Now that Erin (Product Manager) has brought managing volunteer updates in-house (previously it was managed and run by LA Works), we now have the benefit of direct experience with updates and suggestions.

alpha testing

The flow we’re building here is a prime candidate for alpha testing (i.e. a low-risk, low-commitment testing of a concept or tech) to see if the flows we’ve designed work before committing resources to build a beta — especially as creating an email system is a big dev step).

We can manually send emails to a few orgs (pretending that those emails were generated automatically), then process org responses manually. Erin had the great suggestion that to collect corrections, rather than building a web form from scratch, we can just use a Google Form. Brilliant.

By sending emails to orgs, we can test out the flows we’re proposing, and tweak them as we go, as well as find edge cases we haven’t considered.

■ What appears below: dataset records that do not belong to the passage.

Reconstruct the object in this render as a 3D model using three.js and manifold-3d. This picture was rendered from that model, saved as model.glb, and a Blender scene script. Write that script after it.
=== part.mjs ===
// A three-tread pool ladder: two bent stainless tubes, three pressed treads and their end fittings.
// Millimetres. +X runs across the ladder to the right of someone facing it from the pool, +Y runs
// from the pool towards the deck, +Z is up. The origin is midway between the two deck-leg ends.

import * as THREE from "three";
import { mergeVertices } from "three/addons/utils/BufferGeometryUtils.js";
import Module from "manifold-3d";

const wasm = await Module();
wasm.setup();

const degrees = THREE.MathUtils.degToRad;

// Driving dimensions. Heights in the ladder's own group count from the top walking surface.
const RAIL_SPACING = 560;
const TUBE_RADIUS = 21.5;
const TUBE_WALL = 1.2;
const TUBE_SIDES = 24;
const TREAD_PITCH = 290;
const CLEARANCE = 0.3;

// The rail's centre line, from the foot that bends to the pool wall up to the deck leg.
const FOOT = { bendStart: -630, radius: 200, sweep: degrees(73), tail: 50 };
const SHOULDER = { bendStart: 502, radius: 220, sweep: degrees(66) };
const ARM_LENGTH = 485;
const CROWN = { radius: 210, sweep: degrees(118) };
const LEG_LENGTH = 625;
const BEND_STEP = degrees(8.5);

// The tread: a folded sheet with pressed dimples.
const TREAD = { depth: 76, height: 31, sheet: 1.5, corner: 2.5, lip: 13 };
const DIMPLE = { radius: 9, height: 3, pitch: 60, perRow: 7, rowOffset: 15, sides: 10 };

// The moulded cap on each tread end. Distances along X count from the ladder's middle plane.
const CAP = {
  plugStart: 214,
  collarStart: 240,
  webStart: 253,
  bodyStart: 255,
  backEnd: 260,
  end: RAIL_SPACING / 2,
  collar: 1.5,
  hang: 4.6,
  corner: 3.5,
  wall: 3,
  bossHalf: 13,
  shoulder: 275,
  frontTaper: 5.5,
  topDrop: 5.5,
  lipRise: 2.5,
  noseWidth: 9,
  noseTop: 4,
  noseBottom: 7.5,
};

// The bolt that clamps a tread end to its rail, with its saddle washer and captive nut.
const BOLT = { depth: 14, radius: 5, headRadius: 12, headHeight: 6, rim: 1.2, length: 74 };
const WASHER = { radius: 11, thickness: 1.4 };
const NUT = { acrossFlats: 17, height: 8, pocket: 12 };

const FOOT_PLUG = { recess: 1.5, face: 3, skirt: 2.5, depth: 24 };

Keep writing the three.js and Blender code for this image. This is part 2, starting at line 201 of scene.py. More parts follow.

I’d suggest perhaps doing small batches — v1 goes out to 5 orgs, wait a week for responses, make changes for v2 and send to another 5 orgs… this could allow for quick iterations.

product pod

This issue is one that we’d like to put a ‘product pod’ on (PM, designer(s), and dev(s)), but that would also require additional coordination and perhaps syncing of time, but that would allow for quick iterations and MVP development.

fancyham commented 3 months ago

Just an update: about 8 months ago, decided to deprioritize this @itserindean set up a great new volunteer system of college student volunteers and they have been cranking through validations manually, so our immediate need for re-validations has been taken care of HOWEVER, those volunteers may not be as thorough as this self-service system.